Basically, the opera has all the danger, suspense and romance of a “Mission: Impossible” movie, except without the bullets — and with “incredible music,” in the words of soprano Vassileva.
“I adore this music,” said Vassileva, who has played the part of Liu, the devoted servant, in the past.
She is finding it “a very big challenge” to take the role of Turandot. Vassileva is striving to infuse the role with some warmth and make the cold Turandot human.
“If she’s so horrible, nobody likes her, nobody dies for her,” she said.
Vassileva said she was particularly proud to be performing with Ramey, whom she met when making her operatic debut in San Francisco years ago.
“Everybody knows him,” she said. “He’s a star, a world star.”
She’s singing with Tamura, whose only other appearances in the United States this year are with the Metropolitan Opera, for the first time.
“He’s a gorgeous voice and a very good person, a good artist,” Vassileva said. “I’m so proud. We have a good team.”
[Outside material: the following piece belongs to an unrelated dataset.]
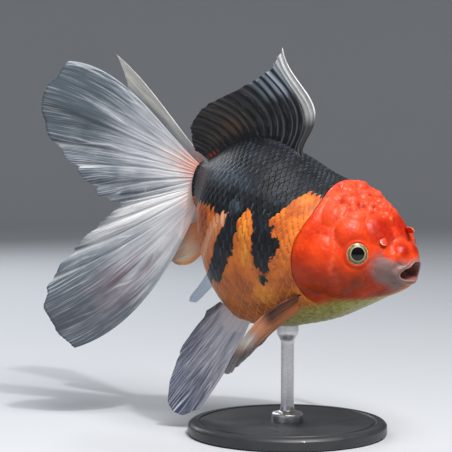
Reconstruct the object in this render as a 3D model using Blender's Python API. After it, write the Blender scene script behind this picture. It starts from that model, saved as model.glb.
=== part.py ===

The Wichita audience will hear tenor Tamura sing the aria that many people know from “Turandot” — “Nessun Dorma” (“None Shall Sleep”). (The title and music of the aria also are slipped into “Mission: Impossible” as actress Rebecca Ferguson flips through the score as she prepares to shoot her rifle on just the right note during the singing of the aria.) Luciano Pavarotti’s version of the aria became the theme song of the 1990 FIFA World Cup and was a standard song of his Three Tenors trio. The aria has been picked up by pop singers and played on TV shows and in movies and other sporting events, including Pavarotti’s last appearance, the Torino Winter Olympics in 2006.
The prince’s cry at the end of the aria is the declaration of contestants of all times and places: “I will win! I will win! I will win!”
Ramey, a Colby native who lives in the Wichita area, said he didn’t expect to play the role of Timur again.
“Usually you sing it when you’re first beginning, and you sing it toward the end of your career,” Ramey said. “It’s not a large role. ... He’s an old man, he’s blind, so he doesn’t do anything very exciting on stage. But it’s a very nice part to do. He’s a very tender fellow. It’s a nice relief from the other parts I have done.” And from the next one he will be doing: portraying the Grand Inquisitor in Wichita Grand Opera’s production of “Don Carlo” on Sept. 25 and 27.
“I’ve done a number of Puccini operas — ‘La Boheme,’ ‘Gianni Schicchi,’ ‘Tosca’ — but ‘Turandot’ was the last thing he did, so it’s quite a bit different musically. You see the changes in his composing style. It’s quite a remarkable piece,” he said.
Martin Mazik will conduct the orchestra, which must be very large to carry the drama, Bakardiev said.
Ramey made his debut with Lyric Opera of Kansas City in the role of Timur at the Kauffman Performing Arts Center in Kansas City right after it opened in 2011. He’ll be reprising the role in the Kansas City area when Wichita Grand Opera takes “Turandot” to Yardley Hall in Overland Park on Aug. 30.
The WGO is also teaming up with the Wichita Asian Association. The organization will have exhibits of Chinese and Asian art and culture in the lobby at Friday night’s performance, and Asian dancers who live in Wichita will perform in the opera, Bakardiev said.
If you’ve been wondering how to pronounce “Turandot,” well, there’s a controversy about that. Is it Turandot, TuranDOTE, or TuranDOUGH? Bakardiev’s pronunciation comes down on the dot. Ramey declares that it is in between “dot” and “dote.” In his rich, bass voice, he enunciates “Turandot” in a way that most other people would find impossible to replicate.